I agree that the sense of economic threat can be exploited by linking it to the other more cultural populist themes you list. Whether these folks can be bought off with a declining subsidy program would depend on whether temporary monetary compensation allowed them to ease into another situation where they didn't feel so threatened. But unfortunately a lot of the people who are most susceptible to cultural populism are also some of the less economically mobile. So I'm not convinced they can be so easily bought off.

As for voters outside the farm states, there's no groundswell of desire to subsidize agriculture. But there's also no groundswell of revulsion against ag subsidies either, so non-farm-state Congresscritters don't have anything to fear from voting for big farm bills. Even the most recent obscenely garantuan Farm Bill got lost in the horsetrading among regions as far as public perception goes -- making the subsidies more visible to the public isn't going to suddenly mobilize voters.

To change anything would require determined leadership in both White House and Congress to stir up public opinion against ag subsidies and not need farm state votes for other important agenda items.
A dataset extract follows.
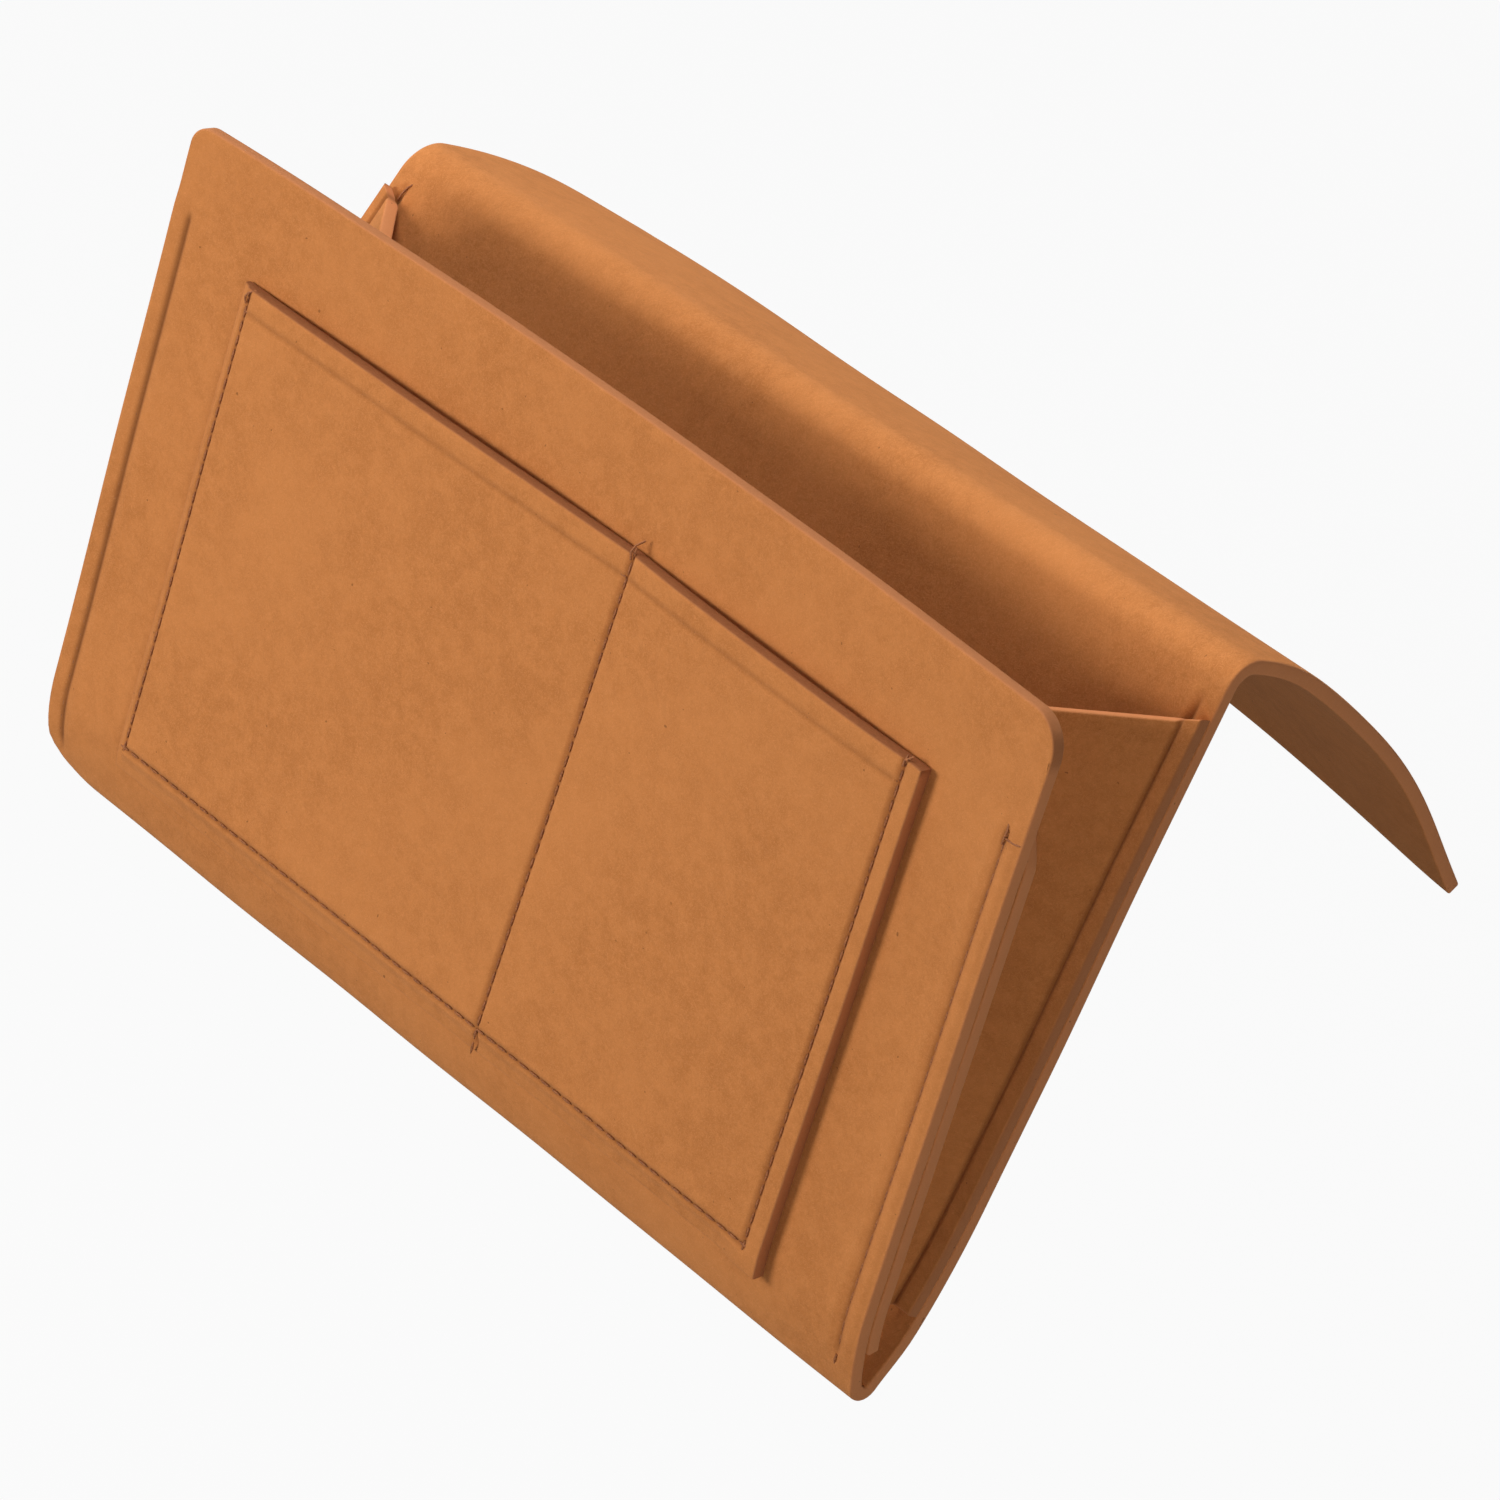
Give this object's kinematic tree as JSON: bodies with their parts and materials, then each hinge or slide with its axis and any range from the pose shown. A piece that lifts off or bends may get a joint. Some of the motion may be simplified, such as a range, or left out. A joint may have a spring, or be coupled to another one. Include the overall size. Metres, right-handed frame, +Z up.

But there are too many farm states in the Senate for that to be likely.

Robert said...

Andy Sable asks how policy can be egalitarian populist and reasonable all at the same time. He notes that wage insurance is all of those things.

I just want to add that the Obama "making work pay" tax cut is similarly egalitarian populist and reasonable. Obama proposes cutting the taxes of 95% of US families. People unfamiliar with the US income distribution might imagine that the 5% who don't get a cut are those with taxable income over $250,000. However less than 2% of US families have incomes that high.

Most of the 5% are families which are excluded because all adults are neither elderly nor employed. Cutting off the non working poor is the populist price that Obama chose to pay for a huge egalitarian redistribution and the Presidency.

Of course there is also an economic logic to making work pay, but it is feeble compared to the populist resentment of the idle poor.